• **EXERCISE PROMPT**
Beneath this instruction is a block of data; output from it exactly the lines that run from the one containing "# Wire bore, with" through the one containing "obj.matrix_world = world", inclusive.

• **PROVIDED DATA**
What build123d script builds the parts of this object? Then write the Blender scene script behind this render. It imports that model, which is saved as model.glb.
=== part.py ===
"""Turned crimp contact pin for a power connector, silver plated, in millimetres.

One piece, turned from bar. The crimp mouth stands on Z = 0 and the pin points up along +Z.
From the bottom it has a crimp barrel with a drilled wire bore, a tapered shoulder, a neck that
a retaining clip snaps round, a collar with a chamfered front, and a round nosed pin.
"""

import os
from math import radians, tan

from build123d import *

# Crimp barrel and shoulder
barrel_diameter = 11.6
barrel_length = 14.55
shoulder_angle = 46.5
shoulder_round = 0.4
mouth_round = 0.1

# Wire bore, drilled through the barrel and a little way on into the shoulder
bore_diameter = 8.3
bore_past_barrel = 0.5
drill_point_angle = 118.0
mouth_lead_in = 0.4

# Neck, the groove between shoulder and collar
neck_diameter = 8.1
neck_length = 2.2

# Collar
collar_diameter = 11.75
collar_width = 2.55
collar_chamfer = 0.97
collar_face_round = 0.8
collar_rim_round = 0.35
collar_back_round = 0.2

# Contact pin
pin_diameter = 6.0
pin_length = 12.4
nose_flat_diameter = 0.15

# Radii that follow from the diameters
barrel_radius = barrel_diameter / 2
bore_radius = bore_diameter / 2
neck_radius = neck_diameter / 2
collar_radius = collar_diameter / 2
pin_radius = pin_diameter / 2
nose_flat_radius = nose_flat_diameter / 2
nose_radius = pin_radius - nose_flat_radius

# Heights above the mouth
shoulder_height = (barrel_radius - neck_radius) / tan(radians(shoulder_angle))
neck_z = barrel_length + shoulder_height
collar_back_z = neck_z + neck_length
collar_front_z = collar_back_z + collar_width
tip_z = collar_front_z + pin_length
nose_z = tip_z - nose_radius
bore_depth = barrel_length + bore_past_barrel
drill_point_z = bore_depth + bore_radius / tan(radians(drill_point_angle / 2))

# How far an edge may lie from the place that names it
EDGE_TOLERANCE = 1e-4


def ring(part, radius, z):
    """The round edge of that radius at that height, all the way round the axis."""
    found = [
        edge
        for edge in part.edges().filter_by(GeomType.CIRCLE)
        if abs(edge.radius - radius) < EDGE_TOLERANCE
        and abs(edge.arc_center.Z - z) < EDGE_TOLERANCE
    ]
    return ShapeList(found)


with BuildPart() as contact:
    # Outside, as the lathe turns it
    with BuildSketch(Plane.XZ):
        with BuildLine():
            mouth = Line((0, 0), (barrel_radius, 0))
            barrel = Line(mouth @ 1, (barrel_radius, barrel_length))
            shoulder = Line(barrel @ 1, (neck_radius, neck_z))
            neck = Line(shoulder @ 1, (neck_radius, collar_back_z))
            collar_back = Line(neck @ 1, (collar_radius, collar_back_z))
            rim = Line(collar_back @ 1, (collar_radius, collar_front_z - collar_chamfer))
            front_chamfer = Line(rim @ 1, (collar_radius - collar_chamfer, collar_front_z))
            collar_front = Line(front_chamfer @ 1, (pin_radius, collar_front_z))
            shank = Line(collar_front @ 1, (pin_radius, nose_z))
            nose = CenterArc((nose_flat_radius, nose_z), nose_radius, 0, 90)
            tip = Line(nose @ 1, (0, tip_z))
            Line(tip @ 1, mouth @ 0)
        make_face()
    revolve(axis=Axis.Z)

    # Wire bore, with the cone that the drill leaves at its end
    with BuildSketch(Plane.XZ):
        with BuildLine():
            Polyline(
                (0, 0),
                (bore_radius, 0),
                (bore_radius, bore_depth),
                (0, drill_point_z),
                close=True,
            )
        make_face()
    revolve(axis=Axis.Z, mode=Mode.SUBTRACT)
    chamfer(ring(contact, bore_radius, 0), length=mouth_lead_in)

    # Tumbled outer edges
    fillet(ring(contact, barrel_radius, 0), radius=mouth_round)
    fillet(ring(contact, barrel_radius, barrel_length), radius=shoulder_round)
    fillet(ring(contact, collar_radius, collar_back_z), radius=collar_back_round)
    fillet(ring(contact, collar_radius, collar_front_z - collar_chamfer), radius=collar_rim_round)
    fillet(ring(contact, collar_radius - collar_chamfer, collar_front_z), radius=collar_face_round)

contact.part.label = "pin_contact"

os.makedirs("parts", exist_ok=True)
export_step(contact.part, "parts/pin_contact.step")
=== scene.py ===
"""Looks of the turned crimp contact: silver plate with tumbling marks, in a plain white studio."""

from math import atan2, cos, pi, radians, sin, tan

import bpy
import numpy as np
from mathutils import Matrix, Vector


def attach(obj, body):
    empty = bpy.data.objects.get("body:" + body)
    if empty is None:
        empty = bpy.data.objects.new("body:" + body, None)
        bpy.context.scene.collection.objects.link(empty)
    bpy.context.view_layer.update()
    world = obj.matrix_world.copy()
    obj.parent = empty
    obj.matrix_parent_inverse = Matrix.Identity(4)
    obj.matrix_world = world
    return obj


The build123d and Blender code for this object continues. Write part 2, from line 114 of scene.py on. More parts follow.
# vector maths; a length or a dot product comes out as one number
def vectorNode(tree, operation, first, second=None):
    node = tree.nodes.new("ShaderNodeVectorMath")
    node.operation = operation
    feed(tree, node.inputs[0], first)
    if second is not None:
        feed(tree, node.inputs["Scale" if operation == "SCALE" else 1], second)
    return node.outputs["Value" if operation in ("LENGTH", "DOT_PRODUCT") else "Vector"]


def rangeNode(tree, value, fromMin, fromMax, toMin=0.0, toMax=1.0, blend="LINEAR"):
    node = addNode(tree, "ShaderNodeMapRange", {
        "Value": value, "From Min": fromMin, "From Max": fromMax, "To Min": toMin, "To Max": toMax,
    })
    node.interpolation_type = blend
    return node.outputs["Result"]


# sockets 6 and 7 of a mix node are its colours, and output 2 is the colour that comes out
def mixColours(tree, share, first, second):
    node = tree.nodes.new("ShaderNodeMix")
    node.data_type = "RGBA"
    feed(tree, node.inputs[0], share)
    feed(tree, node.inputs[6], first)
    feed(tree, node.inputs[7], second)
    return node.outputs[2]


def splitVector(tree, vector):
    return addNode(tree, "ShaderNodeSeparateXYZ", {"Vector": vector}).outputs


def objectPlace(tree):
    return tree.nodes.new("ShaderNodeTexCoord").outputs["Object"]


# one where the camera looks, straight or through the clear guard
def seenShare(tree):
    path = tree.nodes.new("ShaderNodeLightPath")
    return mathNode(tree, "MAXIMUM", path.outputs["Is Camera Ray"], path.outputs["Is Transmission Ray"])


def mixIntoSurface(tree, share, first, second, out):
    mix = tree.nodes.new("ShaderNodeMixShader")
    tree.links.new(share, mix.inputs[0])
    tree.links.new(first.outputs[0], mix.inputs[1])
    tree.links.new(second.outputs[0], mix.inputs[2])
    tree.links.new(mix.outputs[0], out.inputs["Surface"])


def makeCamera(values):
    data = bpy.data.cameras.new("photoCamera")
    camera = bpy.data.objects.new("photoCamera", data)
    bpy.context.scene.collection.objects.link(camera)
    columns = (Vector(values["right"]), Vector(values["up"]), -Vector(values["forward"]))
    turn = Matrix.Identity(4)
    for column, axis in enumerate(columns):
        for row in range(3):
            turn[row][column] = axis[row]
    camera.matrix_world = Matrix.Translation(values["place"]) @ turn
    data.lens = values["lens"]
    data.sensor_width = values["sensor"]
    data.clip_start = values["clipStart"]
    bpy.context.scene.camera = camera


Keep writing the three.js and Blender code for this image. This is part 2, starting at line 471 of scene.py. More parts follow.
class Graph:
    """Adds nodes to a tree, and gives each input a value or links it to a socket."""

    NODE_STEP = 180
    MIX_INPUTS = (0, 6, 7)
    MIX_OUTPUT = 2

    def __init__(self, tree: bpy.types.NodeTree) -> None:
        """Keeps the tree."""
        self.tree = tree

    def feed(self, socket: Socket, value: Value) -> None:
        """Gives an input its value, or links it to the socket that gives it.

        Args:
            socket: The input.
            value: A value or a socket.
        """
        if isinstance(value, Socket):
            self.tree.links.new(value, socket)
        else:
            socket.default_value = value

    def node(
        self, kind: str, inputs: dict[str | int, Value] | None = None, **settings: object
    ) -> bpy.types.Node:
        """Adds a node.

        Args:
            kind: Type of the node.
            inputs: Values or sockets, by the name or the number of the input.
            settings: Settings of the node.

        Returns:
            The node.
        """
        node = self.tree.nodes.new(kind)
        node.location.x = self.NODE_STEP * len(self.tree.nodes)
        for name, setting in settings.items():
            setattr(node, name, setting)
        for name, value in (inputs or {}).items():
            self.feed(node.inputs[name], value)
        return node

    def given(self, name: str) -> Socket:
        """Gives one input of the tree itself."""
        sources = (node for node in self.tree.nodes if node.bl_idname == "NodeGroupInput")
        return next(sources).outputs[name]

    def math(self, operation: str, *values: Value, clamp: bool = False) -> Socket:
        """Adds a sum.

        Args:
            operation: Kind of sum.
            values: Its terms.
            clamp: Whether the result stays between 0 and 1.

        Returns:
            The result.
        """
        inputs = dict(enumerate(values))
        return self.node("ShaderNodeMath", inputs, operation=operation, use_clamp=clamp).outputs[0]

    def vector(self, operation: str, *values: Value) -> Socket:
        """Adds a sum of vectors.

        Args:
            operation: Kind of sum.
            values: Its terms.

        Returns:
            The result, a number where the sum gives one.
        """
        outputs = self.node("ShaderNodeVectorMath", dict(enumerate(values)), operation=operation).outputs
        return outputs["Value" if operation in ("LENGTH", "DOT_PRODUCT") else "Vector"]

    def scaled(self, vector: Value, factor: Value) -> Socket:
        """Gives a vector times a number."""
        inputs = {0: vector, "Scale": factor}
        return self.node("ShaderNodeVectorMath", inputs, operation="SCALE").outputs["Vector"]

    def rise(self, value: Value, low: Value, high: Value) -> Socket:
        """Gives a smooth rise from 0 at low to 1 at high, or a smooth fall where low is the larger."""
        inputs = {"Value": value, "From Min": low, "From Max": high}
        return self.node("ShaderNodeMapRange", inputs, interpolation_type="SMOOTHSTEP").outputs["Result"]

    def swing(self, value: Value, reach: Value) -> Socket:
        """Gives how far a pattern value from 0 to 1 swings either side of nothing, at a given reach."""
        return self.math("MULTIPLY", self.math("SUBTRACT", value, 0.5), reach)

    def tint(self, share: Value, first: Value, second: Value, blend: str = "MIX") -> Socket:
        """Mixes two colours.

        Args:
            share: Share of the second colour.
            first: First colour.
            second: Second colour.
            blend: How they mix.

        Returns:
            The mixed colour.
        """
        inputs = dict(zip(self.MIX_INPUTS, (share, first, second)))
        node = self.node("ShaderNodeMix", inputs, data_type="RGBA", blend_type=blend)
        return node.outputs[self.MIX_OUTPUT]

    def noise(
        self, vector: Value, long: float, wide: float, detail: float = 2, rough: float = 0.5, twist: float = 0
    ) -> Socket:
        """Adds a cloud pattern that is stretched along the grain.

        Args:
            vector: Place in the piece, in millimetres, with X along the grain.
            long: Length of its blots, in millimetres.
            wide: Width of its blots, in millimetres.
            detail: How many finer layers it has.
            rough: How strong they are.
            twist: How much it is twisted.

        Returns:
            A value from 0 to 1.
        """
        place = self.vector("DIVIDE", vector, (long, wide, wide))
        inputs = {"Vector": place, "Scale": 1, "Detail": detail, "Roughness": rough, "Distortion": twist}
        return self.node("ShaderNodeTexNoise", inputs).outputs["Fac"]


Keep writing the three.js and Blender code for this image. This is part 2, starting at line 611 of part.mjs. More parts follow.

• **PROBLEM SOLUTION**
    # Wire bore, with the cone that the drill leaves at its end
    with BuildSketch(Plane.XZ):
        with BuildLine():
            Polyline(
                (0, 0),
                (bore_radius, 0),
                (bore_radius, bore_depth),
                (0, drill_point_z),
                close=True,
            )
        make_face()
    revolve(axis=Axis.Z, mode=Mode.SUBTRACT)
    chamfer(ring(contact, bore_radius, 0), length=mouth_lead_in)

    # Tumbled outer edges
    fillet(ring(contact, barrel_radius, 0), radius=mouth_round)
    fillet(ring(contact, barrel_radius, barrel_length), radius=shoulder_round)
    fillet(ring(contact, collar_radius, collar_back_z), radius=collar_back_round)
    fillet(ring(contact, collar_radius, collar_front_z - collar_chamfer), radius=collar_rim_round)
    fillet(ring(contact, collar_radius - collar_chamfer, collar_front_z), radius=collar_face_round)

contact.part.label = "pin_contact"

os.makedirs("parts", exist_ok=True)
export_step(contact.part, "parts/pin_contact.step")
=== scene.py ===
"""Looks of the turned crimp contact: silver plate with tumbling marks, in a plain white studio."""

from math import atan2, cos, pi, radians, sin, tan

import bpy
import numpy as np
from mathutils import Matrix, Vector


def attach(obj, body):
    empty = bpy.data.objects.get("body:" + body)
    if empty is None:
        empty = bpy.data.objects.new("body:" + body, None)
        bpy.context.scene.collection.objects.link(empty)
    bpy.context.view_layer.update()
    world = obj.matrix_world.copy()
    obj.parent = empty
    obj.matrix_parent_inverse = Matrix.Identity(4)
    obj.matrix_world = world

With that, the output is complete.